وَإِذَا الْمَوْءُودَةُ سُئِلَتْ بِأَيِّ ذَنْبٍ قُتِلَتْ

Artinya, “Apabila bayi-bayi perempuan yang dikubur hidup-hidup ditanya, ‘Karena dosa apa dia dibunuh?’” (QS. At-Takwir [81]: 8-9)

Dalam kondisi yang tidak manusiawi seperti itu, Islam datang dengan membawa ajaran dan program-program kemanusiaan, termasuk mengangkat derajat wanita dan memberikan hak kebebasan kepada mereka. Islam memberikan hak-hak istimewa kepadanya, sesuai dengan fungsi dan kedudukannya. Wanita dan pria berasal dari keadaan yang sama, dan mereka pun mempunyai balasan yang sama pula di sisi Allah. Syekh Muhammad Mutawali asy-Sya’rawi dalam kitabnya mengatakan:

اِنَّ الاِسْلَامَ حِيْنَ جَاءَ اِلَى الْعَالَمِ رَفَعَ مَكَانَةَ الْمَرْأَةِ وَأَعْطَاهَا حُرِّيَتَهَا وَكَرَامَتَهَا وَشَخْصِيَتَهَا وَسَاوَى بَيْنَهَا وَبَيْنَ الرَّجُلِ فِي الْحُقُوْقِ وَالْوَاجِبَاتِ.

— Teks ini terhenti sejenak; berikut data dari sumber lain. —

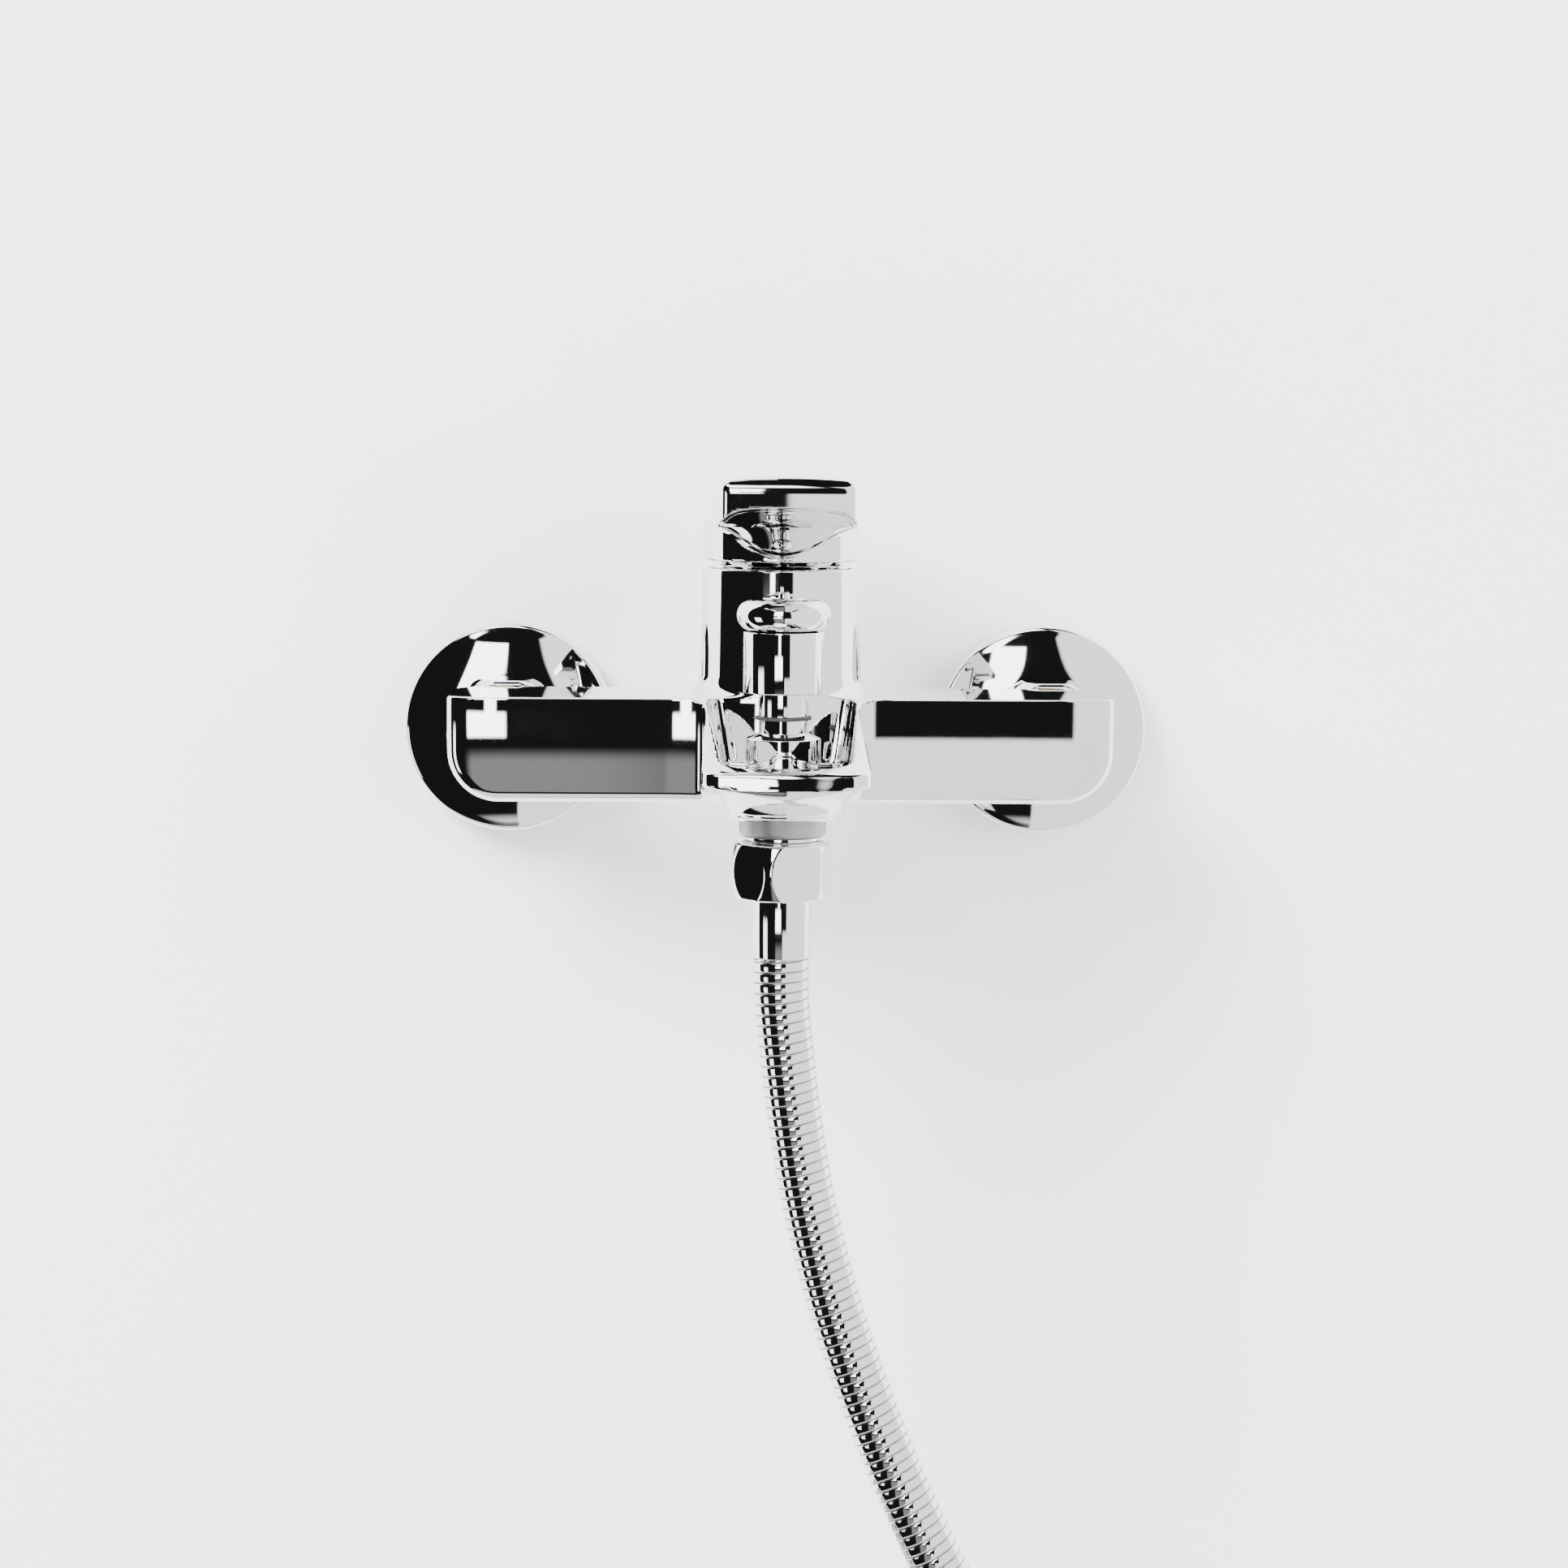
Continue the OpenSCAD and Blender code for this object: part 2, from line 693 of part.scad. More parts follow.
module diverter_knob() {
  side_r = 4.1;
  flat_r = knob_d / 2 - side_r;
  color("silver") at_diverter() difference() {
    rotate_extrude() union() {
      translate([0, knob_bottom]) square([flat_r, knob_top - knob_bottom]);
      translate([flat_r, (knob_top + knob_bottom) / 2]) intersection() {
        circle(r = side_r);
        translate([-0.5, -side_r]) square([side_r + 1, 2 * side_r]);
      }
    }
    translate([0, 0, knob_bottom - eps]) cylinder(r = stem_r, h = knob_socket_l + eps);
    translate([0, 0, knob_bottom]) cylinder(r = cap_screw_r, h = 20);
  }
}

module knob_cap_screw() {
  color("silver") at_diverter() {
    translate([0, 0, knob_top - cap_screw_l]) cylinder(r = cap_screw_r - gap, h = cap_screw_l);
    translate([0, 0, knob_top]) cylinder(r1 = 1.6, r2 = 1.1, h = 1.2);
  }
}

// The stem runs from the knob through the spool to the disc that closes the shower's port
// when the knob is down
module diverter_stem() {
  spool_bottom = spool_top - spool_h;
  stem_top = knob_bottom + knob_socket_l - 0.1;
  nub_l = 1.6;
  color("goldenrod") at_diverter() difference() {
    union() {
      translate([0, 0, spool_bottom]) cylinder(r = stem_r, h = stem_top - spool_bottom);
      translate([0, 0, poppet_top - poppet_h]) cylinder(r = poppet_r, h = poppet_h);
      translate([0, 0, poppet_top - poppet_h - nub_l])
        cylinder(r = stem_foot_r, h = spool_bottom - poppet_top + poppet_h + nub_l + eps);
    }
    translate([0, 0, knob_top - cap_screw_l - 0.1]) cylinder(r = cap_screw_r, h = 10);
  }
}

// The open ring that covers the spout's port when the knob is up
module diverter_spool() {
  ring_wall = 1.5;
  hub_r = stem_r + 1.2;
  spoke_w = 1.6;
  spool_bottom = spool_top - spool_h;
  color("goldenrod") at_diverter() difference() {
    union() {
      tube(spool_r, spool_r - ring_wall, spool_bottom, spool_top);
      for (a = [90, 210, 330]) rotate(a)
        translate([hub_r - 0.6, -spoke_w / 2, spool_bottom + 0.5])
          cube([spool_r - 0.5 - hub_r, spoke_w, spool_h - 1]);
      translate([0, 0, spool_bottom]) cylinder(r = hub_r, h = spool_h);
    }
    translate([0, 0, spool_bottom - eps]) cylinder(r = stem_r, h = spool_h + 2 * eps);
  }
}

module spool_washer() {
  top = poppet_top - poppet_h;
  color("black") at_diverter() tube(poppet_r - 0.2, stem_foot_r, top - poppet_washer_h, top);
}

// ---- Outlets ----

module at_aerator() {
  translate([0, -aerator_axis, 0]) children();
}

module aerator_housing() {
  color("silver") at_aerator() difference() {
    union() {
      translate([0, 0, aerator_bottom]) cylinder(r = aerator_bore_r, h = aerator_h);
      translate([0, 0, aerator_bottom - 0.8]) cylinder(r = aerator_ring_r, h = 0.8);
    }
    translate([0, 0, aerator_bottom - 1]) cylinder(r = 9.6, h = 12);
  }
}

module aerator_insert() {
  color("dimgray") at_aerator() difference() {
    translate([0, 0, aerator_bottom - 0.4]) cylinder(r = 9.55, h = aerator_h);
    for (x = [-6:3:6], y = [-6:3:6])
      if (norm([x, y]) < 8.2) translate([x, y, aerator_bottom - 1]) cylinder(r = 1, h = 9);
  }
}

module aerator_seal() {
  seal_bottom = aerator_bottom + aerator_h;
  color("black") at_aerator() tube(10.6, 7.5, seal_bottom, seal_bottom + aerator_seal_h);
}

module shower_outlet() {
  color("gray") at_diverter() difference() {
    rotate_extrude() polygon([
      [0, outlet_end], [g12_r - 0.6, outlet_end], [g12_r, outlet_end + 0.8],
      [g12_r, hose_nut_top], [9.3, hose_nut_top + 0.1], [9.3, outlet_flange_bottom],
      [outlet_flange_r - 1.2, outlet_flange_bottom], [outlet_flange_r, outlet_flange_bottom + 1.2],
      [outlet_flange_r, keel_bottom], [outlet_spigot_r, keel_bottom], [outlet_spigot_r, -10],
      [0, -10]
    ]);
    translate([0, 0, seat_z]) cylinder(r = outlet_bore_r, h = 60);
    translate([0, 0, outlet_end - eps]) cylinder(r = outlet_throat_r, h = 60);
    translate([-slot_w / 2, -20, spout_slot_z]) cube([slot_w, 20, spout_slot_h]);
  }
}

module hose_washer() {
  color("black") at_diverter() tube(9.8, 5, outlet_end - 2, outlet_end);
}

module hose_nut() {
  inner_end = outlet_end - 3.2;
  color("silver") at_diverter() difference() {
    translate([0, 0, hose_nut_bottom])
      rotate(13) hex_prism(hose_nut_af, hose_nut_top - hose_nut_bottom, 2);
    translate([0, 0, inner_end]) cylinder(r = g12_r + gap, h = 30);
    translate([0, 0, hose_nut_bottom - eps]) cylinder(r = 6.9, h = 30);
  }
}

module hose_insert() {
  flange_top = outlet_end - 2;
  color("goldenrod") at_diverter() difference() {
    union() {
      translate([0, 0, flange_top - 1.1]) cylinder(r = 9.9, h = 1.1);
      translate([0, 0, ferrule_end + 4]) cylinder(r = 6, h = flange_top - ferrule_end - 4);
    }
    translate([0, 0, -80]) cylinder(r = hose_bore_r, h = 80);
  }
}

module hose_ferrule() {
  color("silver") at_diverter()
    tube(ferrule_r, 6 + gap, ferrule_end, hose_nut_bottom - 0.1);
}

// ---- Hose ----

module hose_tube() {
  color("silver") at_diverter() swept_tube(hose_route, hose_d / 2, 12);
}

module hose_coil() {
  r = hose_d / 2;
  color("silver") translate([coil_x, coil_y - coil_w / 2, coil_z]) rotate([-90, 0, 0])
    rotate_extrude() translate([coil_r, 0]) union() {
      translate([-r, r]) square([2 * r, coil_w - 2 * r]);
      translate([0, r]) circle(r = r);
      translate([0, coil_w - r]) circle(r = r);
    }
}

// The last stretch hangs straight down from the coil's right side
module hose_tail() {
  color("silver") translate([tail_x, tail_y, end_ferrule_z])
    cylinder(r = hose_d / 2, h = tail_l - 12);
}

// A strap round the bundle of turns, just below where the hose joins it
module coil_tie() {
  strap_t = 1.6;
  strap_w = 9;
  tie_angle = 24;
  inner_r = hose_d / 2 + 0.15;
  inner_w = coil_w + 0.3;
  color("dimgray") translate([coil_x, coil_y, coil_z]) rotate([0, -tie_angle, 0])
    translate([coil_r, 0, -strap_w / 2]) linear_extrude(strap_w) difference() {
      square([2 * (inner_r + strap_t), inner_w + 2 * strap_t], center = true);
      square([2 * inner_r, inner_w], center = true);
    }
}

module at_tail(z) {
  translate([tail_x, tail_y, z]) children();
}

module hose_end_ferrule() {
  color("silver") at_tail(end_nut_z) difference() {
    cylinder(r = ferrule_r, h = end_ferrule_l);
    translate([0, 0, -eps]) cylinder(r = 6 + gap, h = end_ferrule_l + 1);
  }
}

module hose_end_insert() {
  color("goldenrod") at_tail(end_nut_z) difference() {
    union() {
      translate([0, 0, -12]) cylinder(r = 6, h = 12 + end_ferrule_l - 3);
      translate([0, 0, -13.1]) cylinder(r = 9.9, h = 1.1);
    }
    translate([0, 0, -20]) cylinder(r = hose_bore_r, h = 60);
  }
}

// The conical nut that a hand shower screws into
module hose_end_nut() {
  color("silver") at_tail(end_nut_z - end_nut_l) difference() {
    rotate_extrude() polygon([
      [0, 0], [11.6, 0], [12.2, 0.8], [12.2, 6], [8.4, end_nut_l - 0.4], [0, end_nut_l - 0.4]
    ]);
    translate([0, 0, -eps]) cylinder(r = g12_r + gap, h = 8.9 + eps);
    cylinder(r = 10, h = 10);
    cylinder(r = 6.3, h = 40);
  }
}

mixer_body();
at_inlet(-1) eccentric_union();  // eccentric_union_left
at_inlet(1) eccentric_union();  // eccentric_union_right
at_inlet(-1) escutcheon();  // escutcheon_left
at_inlet(1) escutcheon();  // escutcheon_right
at_inlet(-1) union_nut();  // union_nut_left
at_inlet(1) union_nut();  // union_nut_right
at_inlet(-1) union_washer();  // union_washer_left
at_inlet(1) union_washer();  // union_washer_right
at_inlet(-1) union_spigot();  // union_spigot_left
at_inlet(1) union_spigot();  // union_spigot_right
cartridge_housing();
cartridge_base_seals();
fixed_ceramic_disc();
moving_ceramic_disc();
disc_coupler();
stem_rotor();
stem_pin();
cartridge_stem();
cartridge_nut();
cartridge_cover();
lever_handle();
handle_grub_screw();
screw_plug();
diverter_bonnet();
bonnet_snap_ring();
bonnet_oring();
diverter_knob();
knob_cap_screw();
diverter_sleeve();
diverter_stem();
diverter_spool();
spool_washer();
aerator_housing();
aerator_insert();
aerator_seal();
shower_outlet();
hose_washer();
hose_nut();
hose_insert();
hose_ferrule();
hose_tube();
hose_coil();
hose_tail();
coil_tie();
hose_end_ferrule();
hose_end_insert();
hose_end_nut();
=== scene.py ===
"""Looks of a wall mounted bath faucet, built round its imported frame.

The shape functions work in millimetres, with x to the right, d out from the wall and z up.
Pieces go into the scene in metres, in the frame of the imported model, where y is -d.
"""
import json
import math

import bmesh
import bpy
import numpy as np
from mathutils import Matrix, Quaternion, Vector


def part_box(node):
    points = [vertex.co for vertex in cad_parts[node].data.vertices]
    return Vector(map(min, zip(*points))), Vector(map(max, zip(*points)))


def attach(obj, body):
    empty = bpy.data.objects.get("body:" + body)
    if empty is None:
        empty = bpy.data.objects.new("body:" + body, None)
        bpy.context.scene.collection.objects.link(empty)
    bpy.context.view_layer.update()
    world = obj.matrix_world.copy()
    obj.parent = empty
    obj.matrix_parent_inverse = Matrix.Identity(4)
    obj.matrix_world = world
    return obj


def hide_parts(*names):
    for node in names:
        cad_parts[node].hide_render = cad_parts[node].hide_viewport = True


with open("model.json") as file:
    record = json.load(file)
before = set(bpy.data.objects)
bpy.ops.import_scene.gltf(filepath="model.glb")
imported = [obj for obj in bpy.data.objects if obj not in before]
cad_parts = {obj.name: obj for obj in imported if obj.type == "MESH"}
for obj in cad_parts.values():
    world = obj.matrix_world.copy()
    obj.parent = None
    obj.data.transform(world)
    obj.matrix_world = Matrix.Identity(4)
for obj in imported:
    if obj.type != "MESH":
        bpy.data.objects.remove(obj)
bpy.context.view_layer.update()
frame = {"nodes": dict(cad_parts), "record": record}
scene = bpy.context.scene
MM = 0.001


def box_mm(node):
    """Lowest and highest corner of a CAD node, in millimetres."""
    low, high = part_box(node)
    return np.array(low) / MM, np.array(high) / MM


def axis_mm(node):
    """Middle of a CAD node seen from above: x and distance from the wall, in millimetres."""
    low, high = box_mm(node)
    return (low[0] + high[0]) / 2, -(low[1] + high[1]) / 2


# ---- Camera ----

def make_camera():
    """A long lens a metre from the wall, a little above the faucet and left of its middle."""
    data = bpy.data.cameras.new("camera")
    data.sensor_width = 36
    data.lens = 79.8
    camera = bpy.data.objects.new("camera", data)
    scene.collection.objects.link(camera)
    camera.location = (-0.0207, -0.988, 0.091)
    look = Vector((0.0013, -0.058, -0.0108)) - camera.location
    roll = math.radians(0.44)
    camera.rotation_mode = "QUATERNION"
    camera.rotation_quaternion = look.to_track_quat("-Z", "Y") @ Quaternion((0, 0, 1), roll)
    scene.camera = camera


make_camera()


# ---- Materials ----

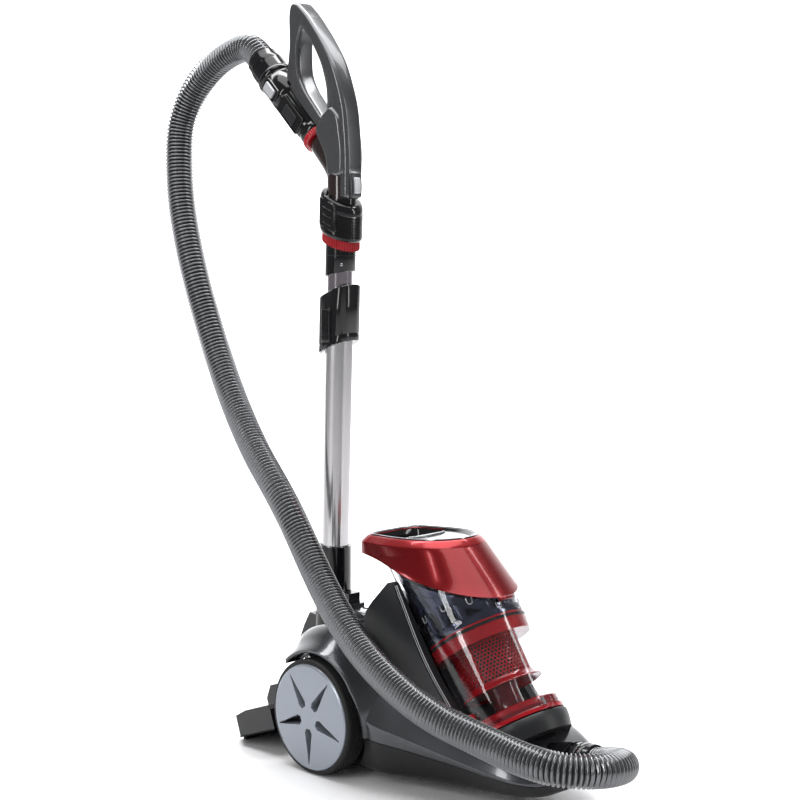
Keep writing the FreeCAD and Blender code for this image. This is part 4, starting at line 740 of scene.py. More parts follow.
HUB_PROFILE = [
    (0.2, 104), (6.3, 106), (14, 106), (16, 110), (60, 112), (64, 106), (69.4, 106), (69.4, 135.6),
    (68.6, 137.4), (66.8, 138.6),
    (60, 139.1), (40, 139.5), (24, 139.9), (10, 140), (0.2, 140),
]
HUB_SLOTS = 5
SLOT = [(15, -3.5), (20.5, -6.2), (30, -4.8), (62, -0.6), (62, 0.6), (30, 4.8), (20.5, 6.2), (15, 3.5)]
for side, label in ((-1, "left"), (1, "right")):
    place = wheel_frame(side)
    hub = add("hub_disc_" + label, *lathed(HUB_PROFILE, 160), None, HUB, place=place, ridden=False,
        smooth=None)
    cuts = []
    for k in range(HUB_SLOTS):
        turn = 2 * math.pi * k / HUB_SLOTS + (math.pi if side < 0 else 0)
        c, s = math.cos(turn), math.sin(turn)
        flared = [[(x, y * w) for x, y in SLOT] for w in (0.8, 0.8, 1.25)]
        rings = [[(x * c - y * s, x * s + y * c, z) for x, y in outline] for outline,
            z in zip(flared, (122, 134, 143))]
        cuts.append(cutter(skin(rings), place))
    carved(hub, cuts)
    smoothed(hub, 28, bevel=0.35)
    settle(hub, "wheel_" + label, ["hub_" + label])
    inner = lathed([(0.5, 118), (62, 118), (62, 126), (0.5, 126)], 64)
    add("hub_shadow_" + label, *inner, "wheel_" + label, DARK, "tyre_black", place=place)
    tyre = [(69.45, 104.5), (73.4, 104.5), (75, 106.5)]
    for k in range(7):
        z = 109 + 3.3 * k
        tyre += [(75, z), (74.1, z + 0.4), (74.1, z + 1.1), (75, z + 1.5)]
    tyre += [(75, 132.5), (74.6, 134.4), (73.2, 136), (71.2, 136.6), (69.45, 136.2)]
    add("tread_" + label, *lathed(tyre, 160, loop=True), "wheel_" + label, RUBBER, "tyre_black",
        ["tyre_" + label],
        place=place, smooth=40)

dressed("caster_fork", SATIN, 0.5)
dressed("caster_axle", STEEL)
caster_low, caster_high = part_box("caster_wheel")
caster_mid = (caster_low + caster_high) / 2
caster_place = Matrix.Translation(caster_mid) @ Matrix.Rotation(math.radians(90), 4, "Y") @ Matrix.Scale(MM,
    4)
caster_shape = [(3.1, -11), (15, -11), (17.8, -10), (19.6, -7.6), (20, -4), (20, 4), (19.6, 7.6),
    (17.8, 10), (15, 11), (3.1, 11)]
add("caster_tread", *lathed(caster_shape, 72, loop=True), "caster_roller", RUBBER, "tyre_black",
    ["caster_wheel"],
    place=caster_place, smooth=40)

# ------------------------------------------------------------------ inside and small CAD nodes
for node, mat, bevel in [
    ("motor_housing", SATIN, 0), ("motor", STEEL, 0), ("motor_mount", RUBBER, 0), ("cord_reel", SATIN, 0),
    ("exhaust_filter", FELT, 0), ("exhaust_grille", SATIN, 0.4), ("cord_inlet", SATIN, 0.5),
    ("axle_stubs", STEEL, 0),
    ("screws", STEEL, 0.2), ("park_socket", SHELL, 1.2), ("inlet_button", LIGHT, 1.2),
    ("hose_inlet", GLOSS, 0.8),
    ("door_gasket", WINE, 0), ("pre_motor_filter", FELT, 1.0), ("bin_collar", RED, 0),
    ("bin_seal", RUBBER, 0),
    ("door_release", RED, 1.5), ("door_latch", CLEAR, 0.8), ("wand_inner_tube", CHROME, 0),
    ("head_pin", STEEL, 0),
]:
    dressed(node, mat, bevel)

# ------------------------------------------------------------------ dust bin
RIM_Y, RIM_Z, RIM_SLOPE = -115.0, 265.0, 0.176
tilt = math.radians(BIN_LEAN)


def rim_height(turn, grow):
    """Height along the bin's axis where its wall meets the sloping rim, and the wall's radius there."""
    low, high = -150.0, 300.0
    for _ in range(50):
        w = (low + high) / 2
        r = bin_radius(w) + grow
        y = BIN_Y + w * math.sin(tilt) + r * math.sin(turn) * math.cos(tilt)
        z = BIN_Z + w * math.cos(tilt) - r * math.sin(turn) * math.sin(tilt)
        if z < RIM_Z + RIM_SLOPE * (y - RIM_Y):
            low = w
        else:
            high = w
    return w, r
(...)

Artinya, “Sungguh ketika Islam datang ke bumi, ia mengangkat derajat wanita, memberikan kebebasannya, kemuliaannya, keperibadiannya, serta menyamaratakannya dengan laki-laki dalam hak-hak dan kewajiban.” (Syekh Sya’rawi, Fiqhu al-Mar’ah al-Muslimah, 2019, halaman 9).

Di antara bentuk dan program dalam Islam yang memuliakan wanita adalah penyamarataan dengan laki-laki dalam hal perolehan pahala dan siksa atas suatu perbuatan, sebagaimana firman Allah, yaitu:

مَنْ عَمِلَ صَالِحًا مِّن ذَكَرٍ أَوْ أُنثَى وَهُوَ مُؤْمِنٌ فَلَنُحْيِيَنَّهُ حَيَاةً طَيِّبَةً وَلَنَجْزِيَنَّهُمْ أَجْرَهُم بِأَحْسَنِ مَا كَانُواْ يَعْمَلُونَ
Artinya, “Barangsiapa mengerjakan kebajikan, baik laki-laki maupun perempuan dalam keadaan beriman, maka pasti akan Kami berikan kepadanya kehidupan yang baik dan akan Kami beri balasan dengan pahala yang lebih baik dari apa yang telah mereka kerjakan.” (QS An-Nahl [16]: 97)

Dari uraian singkat diatas, maka dapat disimpulkan bahwa gerakan Feminisme tidaklah bertentangan dengan hukum Islam, malah Islam secara tegas mendorong kesetaraan yang sama antara perempuan dengan laki-laki dan sepenuhnya yang dilawan dalam gerakan feminisme di Indonesia adalah budaya patriaki yang membuat perempuan berada dalam posisi yang rentan.

Dalam kehidupan hari ini posisi perempuan telah banyak berubah, peran perempuan dalam ruang publik telah mengalami perkembangan bahkan juga mendapat perlindungan secara hukum. Peraturan Perundang-undangan yang mengandung muatan perlindungan hak asasi perempuan adalah: Undang-Undang Nomor 39 Tahun 1999 tentang HAM, Undang-Undang Nomor 23 Tahun 2004 tentang Penghapusan KDRT, Undang-Undang Nomor 12 Tahun 2006 tentang Kewarganegaraan, Undang-Undang Nomor 21 Tahun 2007 tentang Pemberantasan Tindak Pidana Perdagangan Orang, dan Undang-undang Politik (UU No. 2 Tahun 2008 dan UU No. 42 Tahun 2008). Kemudian Inpres Nomor 9 Tahun 2000 tentang Pengarustamaan Gender (PUG) dan Kerpres No. 181 Tahun 1998 tentang Pembentukan Komisi Nasional Anti Kekerasan terhadap Perempuan atau Komnas Perempuan yang diubah dengan Perpres Nomor 65 Tahun 2005.

Meskipun begitu, dalam praktiknya masih banyak hal-hal yang kita temui dalam kehidupan sehari-hari posisi perempuan yang masih rentan, mulai dari cat calling hingga pelecehan seksual di ruang publik. Hal ini masih perlu didorong untuk dilakukan perbaikan sehingga kedepan ruang aman bagi perempuan di ruang publik dapat sepenuhnya dijamin oleh negara.